AIDA Canceled Cruises due to Unspecified IT Outage
Carnival Corporation’s brands AIDA and Costa Cruises are both reporting technical problems that are affecting operations. The problems were first announced by AIDA on December 25, but neither the corporation nor either of the cruise lines has confirmed a cyberattack or a malware intrusion.
AIDA released a brief statement on its social media and sent to passengers saying, “unfortunately, we are currently affected by IT restrictions. Therefore, we are currently not available to our customers by phone or email.” AIDA’s website however is functioning although Costa Cruises online booking engine is currently offline.

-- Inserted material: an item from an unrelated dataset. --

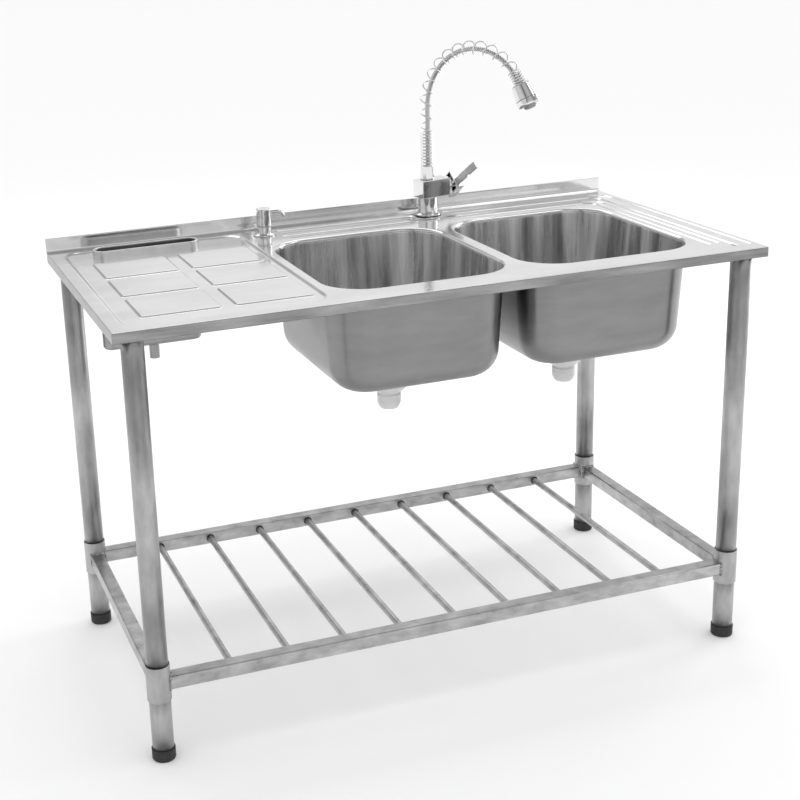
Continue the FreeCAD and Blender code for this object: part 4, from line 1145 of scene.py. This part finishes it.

The unspecified technical problems were reported to be impacting AIDA’s ability to communicate with customers who were planning to board the line’s cruise ships in the Canary Islands, and according to German media preventing communications between the company’s headquarters and its cruise ships. Germany’s NDR media network is reporting that passengers are experiencing problems aboard the ships, which included no access to the on-board information systems and purchases being recorded on paper instead of the normal computer systems.
AIDA said that due to the IT restrictions that it had been forced to cancel the planned December 26 cruise on the AIDAperla and the December 27 cruise aboard the AIDAmar. Both ships resumed operations sailing limited cruises around the Canary Islands in December.
Germany’s NDR is also reporting that the public prosecutor's office in Rostock, Germany, where the line is headquartered, is investigating suspected computer sabotage.
As the amount of cyberattacks increase in the shipping industry, the cruise lines have been among the targets of hackers. Earlier this year Carnival Corporation confirmed a cyberattack on the systems for Carnival Cruise Line, Holland America Line, and Seabourn Cruises, each based in the United States. Hackers were believed to have been successful in accessing personal information of guests and crew from the three cruise lines as well as information from the company’s casino operations.
Similarly, in mid-December Norway’s Hurtigruten reported what it called a “comprehensive data attack” in the form of ransomware. Hurtigruten's global IT infrastructure appeared to be affected with a number of systems being taken down. Hurtigruten said that the probability that the attackers gained access to larger amounts of guest data was low, but it was possible that some employee information might have been compromised.
Elsewhere in the shipping industry, CMA CGM also suffered a high-profile cyberattack in 2020 that took its online systems down for a week, and even the International Maritime Organization was briefly offline due to malware.